Modeling code records:
■ ■ ■ ■ ■ ■ ■
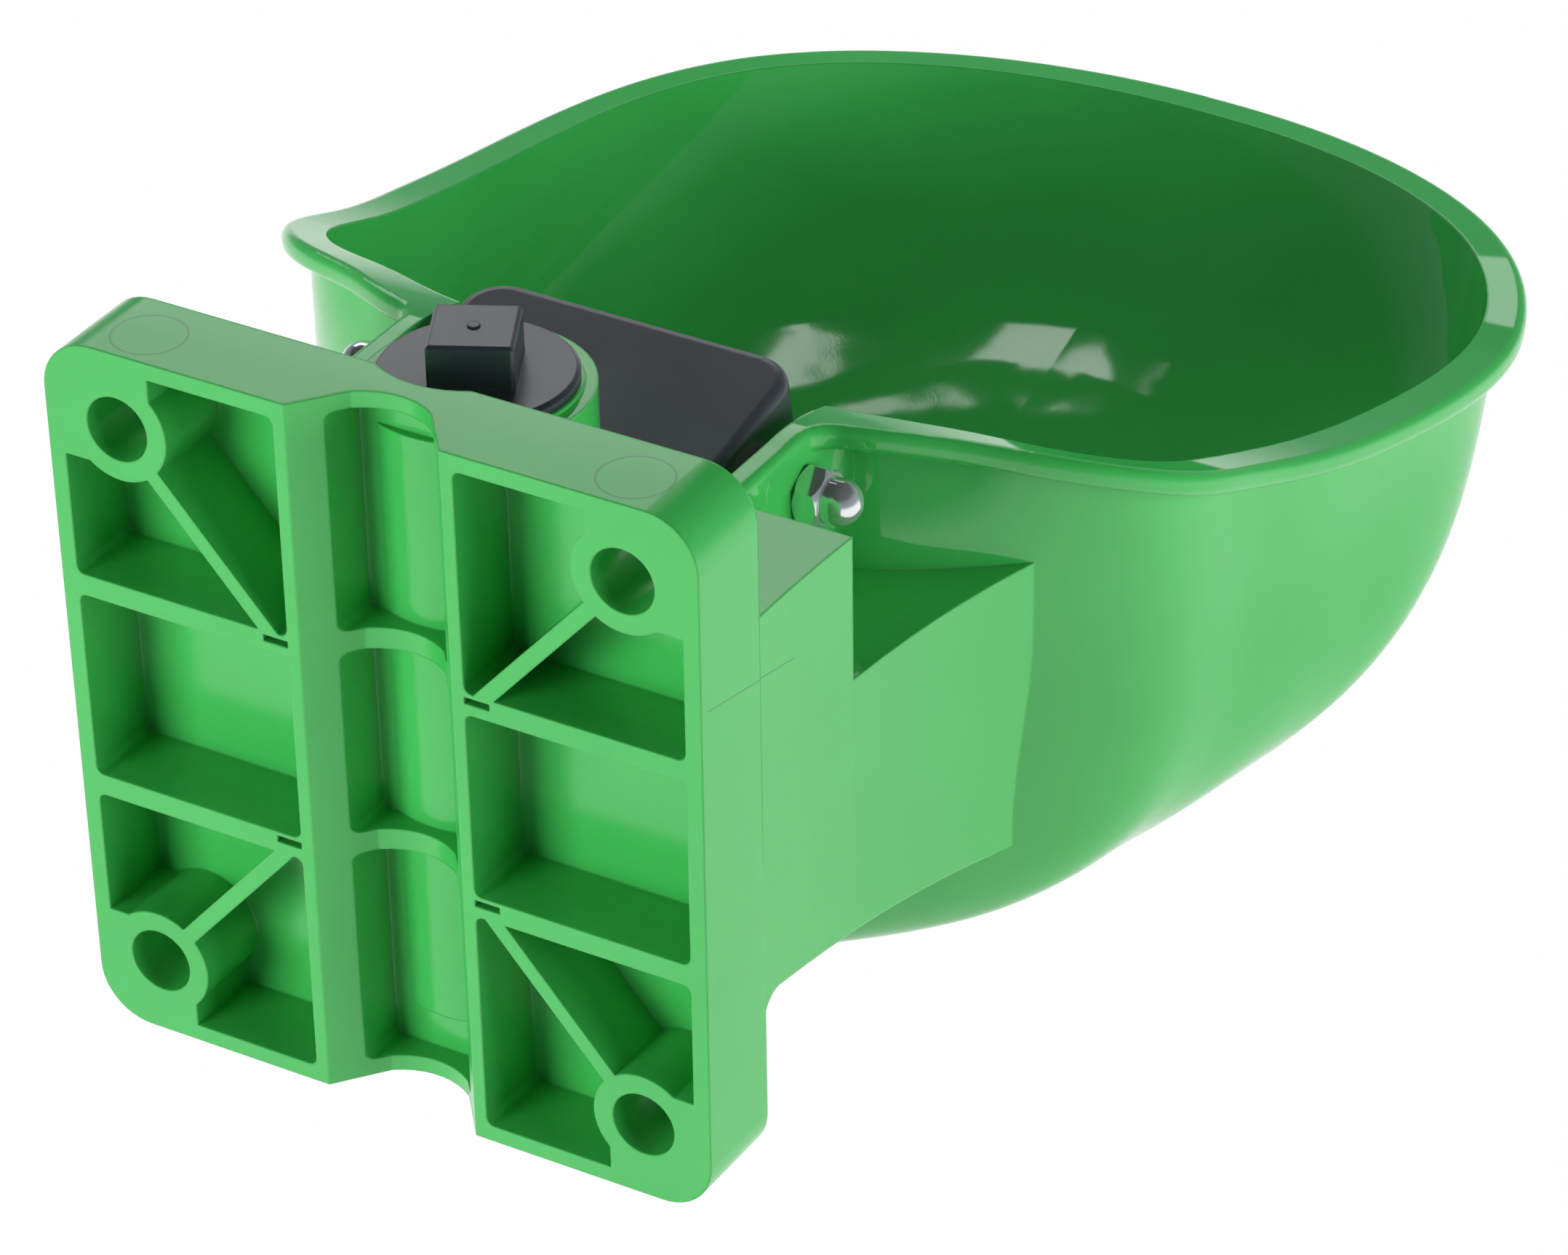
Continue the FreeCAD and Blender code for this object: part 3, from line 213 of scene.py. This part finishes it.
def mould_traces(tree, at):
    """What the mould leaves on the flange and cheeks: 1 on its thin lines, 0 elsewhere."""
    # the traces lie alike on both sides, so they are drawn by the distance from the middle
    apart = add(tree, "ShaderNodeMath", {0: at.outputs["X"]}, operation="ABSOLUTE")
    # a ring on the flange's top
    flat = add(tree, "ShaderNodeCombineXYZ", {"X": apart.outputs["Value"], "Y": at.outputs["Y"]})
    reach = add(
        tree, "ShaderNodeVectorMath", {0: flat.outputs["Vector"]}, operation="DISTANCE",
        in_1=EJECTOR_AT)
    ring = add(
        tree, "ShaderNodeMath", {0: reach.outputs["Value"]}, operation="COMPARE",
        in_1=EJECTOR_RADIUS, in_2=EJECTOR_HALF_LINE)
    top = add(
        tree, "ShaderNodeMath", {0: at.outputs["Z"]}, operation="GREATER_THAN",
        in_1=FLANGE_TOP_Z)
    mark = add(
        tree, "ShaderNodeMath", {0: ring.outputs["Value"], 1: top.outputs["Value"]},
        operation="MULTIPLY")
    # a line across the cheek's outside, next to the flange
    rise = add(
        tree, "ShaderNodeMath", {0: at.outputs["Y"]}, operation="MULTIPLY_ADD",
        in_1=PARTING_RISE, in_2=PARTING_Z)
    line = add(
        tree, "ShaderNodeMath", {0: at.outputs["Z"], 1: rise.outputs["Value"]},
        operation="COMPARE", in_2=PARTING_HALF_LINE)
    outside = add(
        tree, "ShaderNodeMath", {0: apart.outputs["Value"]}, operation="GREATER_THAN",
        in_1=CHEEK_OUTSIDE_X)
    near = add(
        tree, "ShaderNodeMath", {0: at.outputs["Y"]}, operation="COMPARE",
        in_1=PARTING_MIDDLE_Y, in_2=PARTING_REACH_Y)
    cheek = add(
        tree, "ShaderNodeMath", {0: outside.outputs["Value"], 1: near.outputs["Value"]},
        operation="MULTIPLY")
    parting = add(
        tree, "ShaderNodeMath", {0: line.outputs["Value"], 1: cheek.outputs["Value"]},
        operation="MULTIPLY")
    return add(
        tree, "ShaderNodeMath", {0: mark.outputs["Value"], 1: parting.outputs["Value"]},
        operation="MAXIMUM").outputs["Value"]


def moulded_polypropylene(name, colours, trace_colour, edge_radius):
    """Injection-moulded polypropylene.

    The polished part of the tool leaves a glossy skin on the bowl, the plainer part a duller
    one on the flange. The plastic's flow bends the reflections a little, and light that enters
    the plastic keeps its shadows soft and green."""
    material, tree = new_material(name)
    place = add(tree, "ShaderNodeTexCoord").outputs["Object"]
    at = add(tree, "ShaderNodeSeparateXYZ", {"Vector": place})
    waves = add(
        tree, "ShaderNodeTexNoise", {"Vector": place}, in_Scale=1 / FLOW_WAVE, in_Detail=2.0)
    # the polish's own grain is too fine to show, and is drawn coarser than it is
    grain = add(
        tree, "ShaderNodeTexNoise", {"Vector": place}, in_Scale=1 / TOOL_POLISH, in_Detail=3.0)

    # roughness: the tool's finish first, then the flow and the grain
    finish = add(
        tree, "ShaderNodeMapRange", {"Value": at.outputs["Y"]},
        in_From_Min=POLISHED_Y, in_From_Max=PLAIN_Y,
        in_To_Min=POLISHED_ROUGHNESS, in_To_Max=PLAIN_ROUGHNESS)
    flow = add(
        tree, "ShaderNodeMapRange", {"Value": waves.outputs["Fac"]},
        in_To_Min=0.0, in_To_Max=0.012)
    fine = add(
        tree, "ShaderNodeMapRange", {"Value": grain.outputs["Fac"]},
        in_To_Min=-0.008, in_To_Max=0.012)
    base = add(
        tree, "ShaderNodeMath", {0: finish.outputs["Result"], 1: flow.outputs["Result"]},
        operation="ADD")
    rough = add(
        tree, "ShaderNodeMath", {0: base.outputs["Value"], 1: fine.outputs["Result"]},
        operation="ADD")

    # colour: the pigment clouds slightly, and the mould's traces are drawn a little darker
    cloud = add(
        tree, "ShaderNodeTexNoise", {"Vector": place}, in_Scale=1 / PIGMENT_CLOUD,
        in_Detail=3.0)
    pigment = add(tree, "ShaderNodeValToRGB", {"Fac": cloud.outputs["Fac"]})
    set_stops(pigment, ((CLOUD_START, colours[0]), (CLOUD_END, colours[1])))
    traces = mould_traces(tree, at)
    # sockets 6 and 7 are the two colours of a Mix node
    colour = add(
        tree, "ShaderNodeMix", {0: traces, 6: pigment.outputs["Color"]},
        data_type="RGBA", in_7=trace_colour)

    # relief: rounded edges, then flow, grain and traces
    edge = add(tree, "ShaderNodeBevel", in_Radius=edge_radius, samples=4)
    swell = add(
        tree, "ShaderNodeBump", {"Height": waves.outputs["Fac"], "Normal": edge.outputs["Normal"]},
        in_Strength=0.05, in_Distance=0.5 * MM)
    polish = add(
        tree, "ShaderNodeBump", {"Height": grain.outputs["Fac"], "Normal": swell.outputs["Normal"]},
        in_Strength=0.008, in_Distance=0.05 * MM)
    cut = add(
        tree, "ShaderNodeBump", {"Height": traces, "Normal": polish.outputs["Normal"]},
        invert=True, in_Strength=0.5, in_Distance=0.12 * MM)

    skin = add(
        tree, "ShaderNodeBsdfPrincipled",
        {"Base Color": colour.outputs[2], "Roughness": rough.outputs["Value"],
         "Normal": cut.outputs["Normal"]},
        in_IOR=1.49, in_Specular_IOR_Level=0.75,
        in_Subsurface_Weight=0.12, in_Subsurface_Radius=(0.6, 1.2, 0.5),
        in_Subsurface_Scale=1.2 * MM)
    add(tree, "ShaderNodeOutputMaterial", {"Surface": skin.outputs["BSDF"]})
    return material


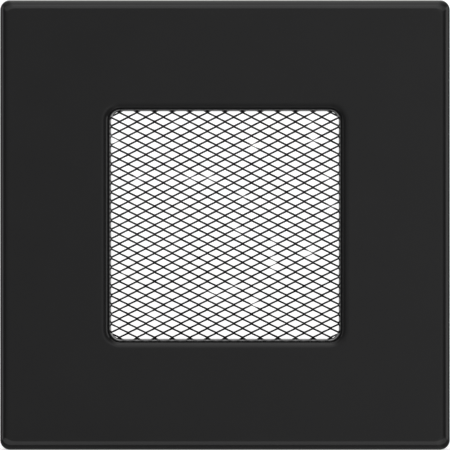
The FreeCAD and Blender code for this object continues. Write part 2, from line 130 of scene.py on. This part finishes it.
■ ■ ■ ■ ■ ■ ■
Give the complete listing a second time, exactly as it reads.

_THE RESULT:_
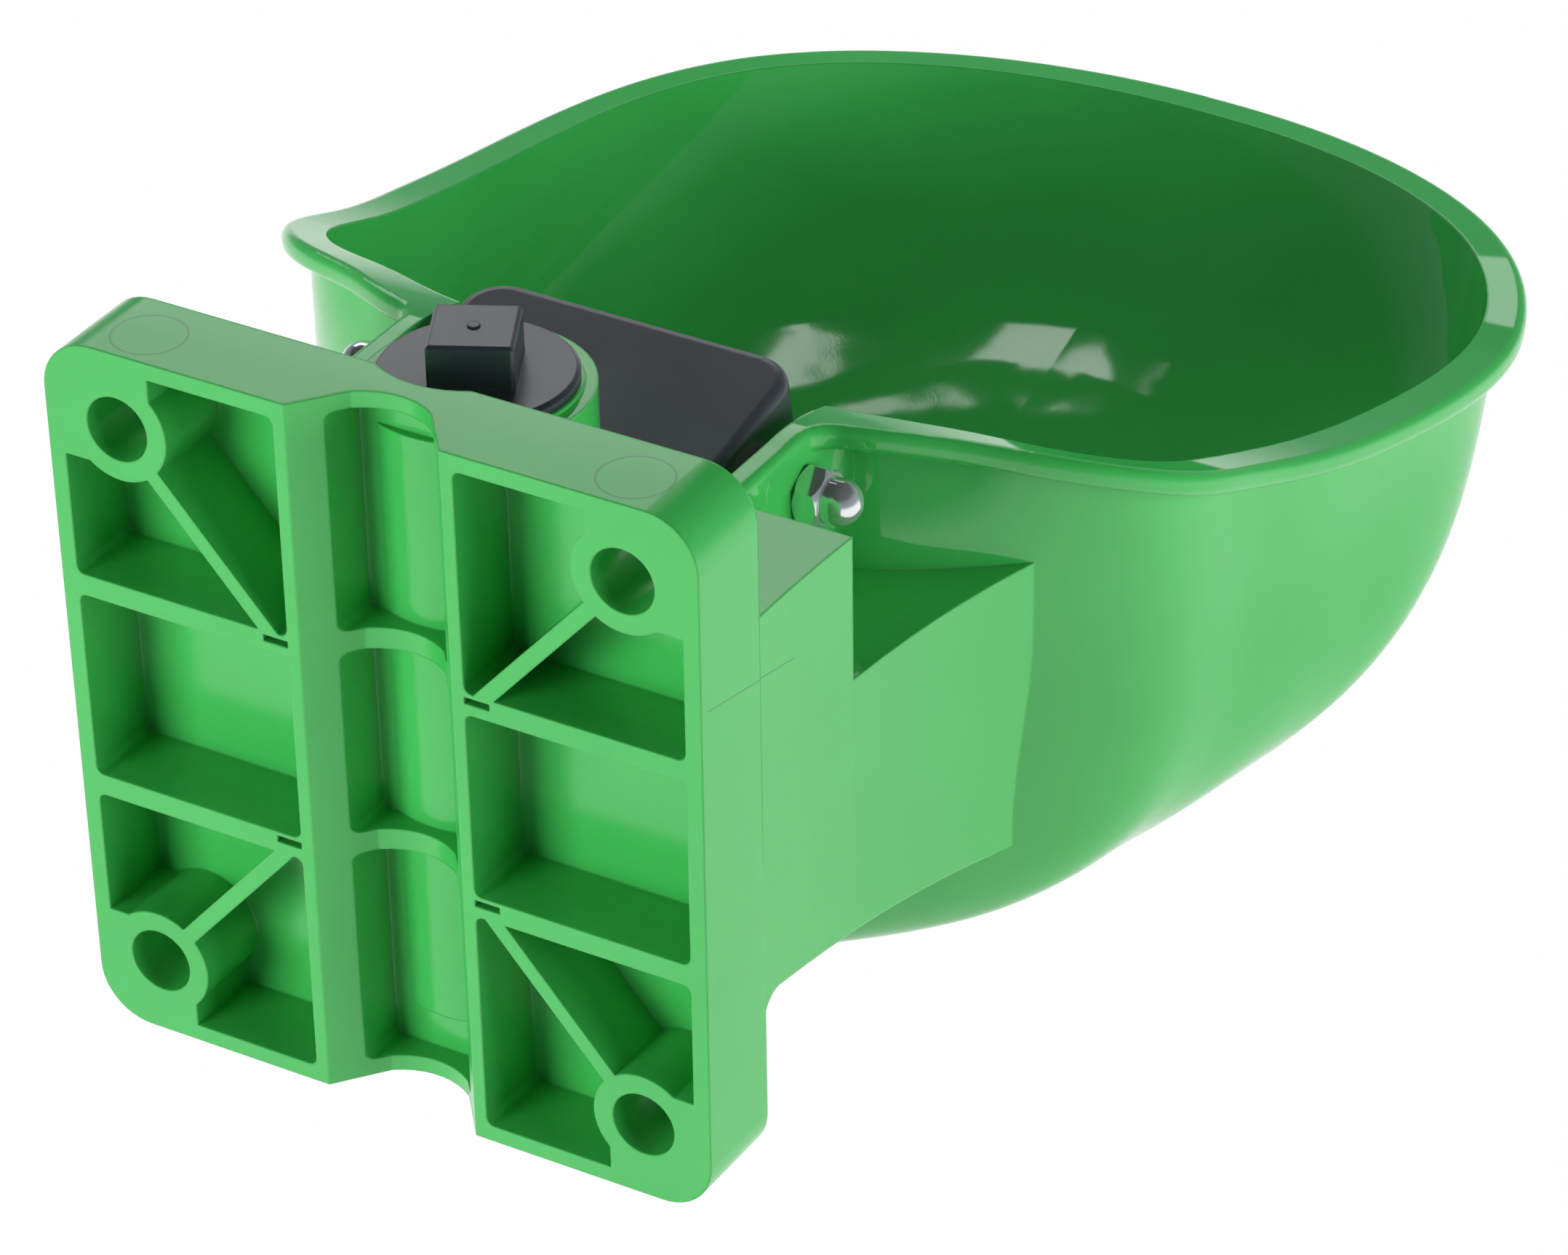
Continue the FreeCAD and Blender code for this object: part 3, from line 213 of scene.py. This part finishes it.
def mould_traces(tree, at):
    """What the mould leaves on the flange and cheeks: 1 on its thin lines, 0 elsewhere."""
    # the traces lie alike on both sides, so they are drawn by the distance from the middle
    apart = add(tree, "ShaderNodeMath", {0: at.outputs["X"]}, operation="ABSOLUTE")
    # a ring on the flange's top
    flat = add(tree, "ShaderNodeCombineXYZ", {"X": apart.outputs["Value"], "Y": at.outputs["Y"]})
    reach = add(
        tree, "ShaderNodeVectorMath", {0: flat.outputs["Vector"]}, operation="DISTANCE",
        in_1=EJECTOR_AT)
    ring = add(
        tree, "ShaderNodeMath", {0: reach.outputs["Value"]}, operation="COMPARE",
        in_1=EJECTOR_RADIUS, in_2=EJECTOR_HALF_LINE)
    top = add(
        tree, "ShaderNodeMath", {0: at.outputs["Z"]}, operation="GREATER_THAN",
        in_1=FLANGE_TOP_Z)
    mark = add(
        tree, "ShaderNodeMath", {0: ring.outputs["Value"], 1: top.outputs["Value"]},
        operation="MULTIPLY")
    # a line across the cheek's outside, next to the flange
    rise = add(
        tree, "ShaderNodeMath", {0: at.outputs["Y"]}, operation="MULTIPLY_ADD",
        in_1=PARTING_RISE, in_2=PARTING_Z)
    line = add(
        tree, "ShaderNodeMath", {0: at.outputs["Z"], 1: rise.outputs["Value"]},
        operation="COMPARE", in_2=PARTING_HALF_LINE)
    outside = add(
        tree, "ShaderNodeMath", {0: apart.outputs["Value"]}, operation="GREATER_THAN",
        in_1=CHEEK_OUTSIDE_X)
    near = add(
        tree, "ShaderNodeMath", {0: at.outputs["Y"]}, operation="COMPARE",
        in_1=PARTING_MIDDLE_Y, in_2=PARTING_REACH_Y)
    cheek = add(
        tree, "ShaderNodeMath", {0: outside.outputs["Value"], 1: near.outputs["Value"]},
        operation="MULTIPLY")
    parting = add(
        tree, "ShaderNodeMath", {0: line.outputs["Value"], 1: cheek.outputs["Value"]},
        operation="MULTIPLY")
    return add(
        tree, "ShaderNodeMath", {0: mark.outputs["Value"], 1: parting.outputs["Value"]},
        operation="MAXIMUM").outputs["Value"]


def moulded_polypropylene(name, colours, trace_colour, edge_radius):
    """Injection-moulded polypropylene.

    The polished part of the tool leaves a glossy skin on the bowl, the plainer part a duller
    one on the flange. The plastic's flow bends the reflections a little, and light that enters
    the plastic keeps its shadows soft and green."""
    material, tree = new_material(name)
    place = add(tree, "ShaderNodeTexCoord").outputs["Object"]
    at = add(tree, "ShaderNodeSeparateXYZ", {"Vector": place})
    waves = add(
        tree, "ShaderNodeTexNoise", {"Vector": place}, in_Scale=1 / FLOW_WAVE, in_Detail=2.0)
    # the polish's own grain is too fine to show, and is drawn coarser than it is
    grain = add(
        tree, "ShaderNodeTexNoise", {"Vector": place}, in_Scale=1 / TOOL_POLISH, in_Detail=3.0)

    # roughness: the tool's finish first, then the flow and the grain
    finish = add(
        tree, "ShaderNodeMapRange", {"Value": at.outputs["Y"]},
        in_From_Min=POLISHED_Y, in_From_Max=PLAIN_Y,
        in_To_Min=POLISHED_ROUGHNESS, in_To_Max=PLAIN_ROUGHNESS)
    flow = add(
        tree, "ShaderNodeMapRange", {"Value": waves.outputs["Fac"]},
        in_To_Min=0.0, in_To_Max=0.012)
    fine = add(
        tree, "ShaderNodeMapRange", {"Value": grain.outputs["Fac"]},
        in_To_Min=-0.008, in_To_Max=0.012)
    base = add(
        tree, "ShaderNodeMath", {0: finish.outputs["Result"], 1: flow.outputs["Result"]},
        operation="ADD")
    rough = add(
        tree, "ShaderNodeMath", {0: base.outputs["Value"], 1: fine.outputs["Result"]},
        operation="ADD")

    # colour: the pigment clouds slightly, and the mould's traces are drawn a little darker
    cloud = add(
        tree, "ShaderNodeTexNoise", {"Vector": place}, in_Scale=1 / PIGMENT_CLOUD,
        in_Detail=3.0)
    pigment = add(tree, "ShaderNodeValToRGB", {"Fac": cloud.outputs["Fac"]})
    set_stops(pigment, ((CLOUD_START, colours[0]), (CLOUD_END, colours[1])))
    traces = mould_traces(tree, at)
    # sockets 6 and 7 are the two colours of a Mix node
    colour = add(
        tree, "ShaderNodeMix", {0: traces, 6: pigment.outputs["Color"]},
        data_type="RGBA", in_7=trace_colour)

    # relief: rounded edges, then flow, grain and traces
    edge = add(tree, "ShaderNodeBevel", in_Radius=edge_radius, samples=4)
    swell = add(
        tree, "ShaderNodeBump", {"Height": waves.outputs["Fac"], "Normal": edge.outputs["Normal"]},
        in_Strength=0.05, in_Distance=0.5 * MM)
    polish = add(
        tree, "ShaderNodeBump", {"Height": grain.outputs["Fac"], "Normal": swell.outputs["Normal"]},
        in_Strength=0.008, in_Distance=0.05 * MM)
    cut = add(
        tree, "ShaderNodeBump", {"Height": traces, "Normal": polish.outputs["Normal"]},
        invert=True, in_Strength=0.5, in_Distance=0.12 * MM)

    skin = add(
        tree, "ShaderNodeBsdfPrincipled",
        {"Base Color": colour.outputs[2], "Roughness": rough.outputs["Value"],
         "Normal": cut.outputs["Normal"]},
        in_IOR=1.49, in_Specular_IOR_Level=0.75,
        in_Subsurface_Weight=0.12, in_Subsurface_Radius=(0.6, 1.2, 0.5),
        in_Subsurface_Scale=1.2 * MM)
    add(tree, "ShaderNodeOutputMaterial", {"Surface": skin.outputs["BSDF"]})
    return material


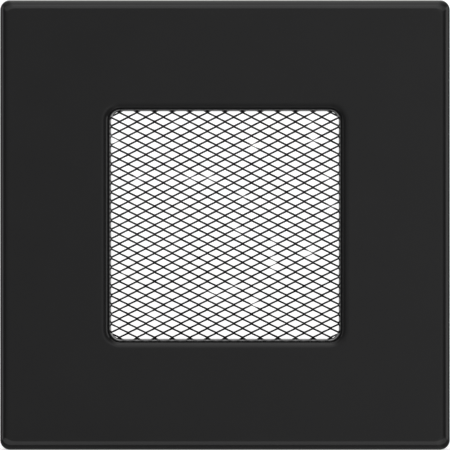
The FreeCAD and Blender code for this object continues. Write part 2, from line 130 of scene.py on. This part finishes it.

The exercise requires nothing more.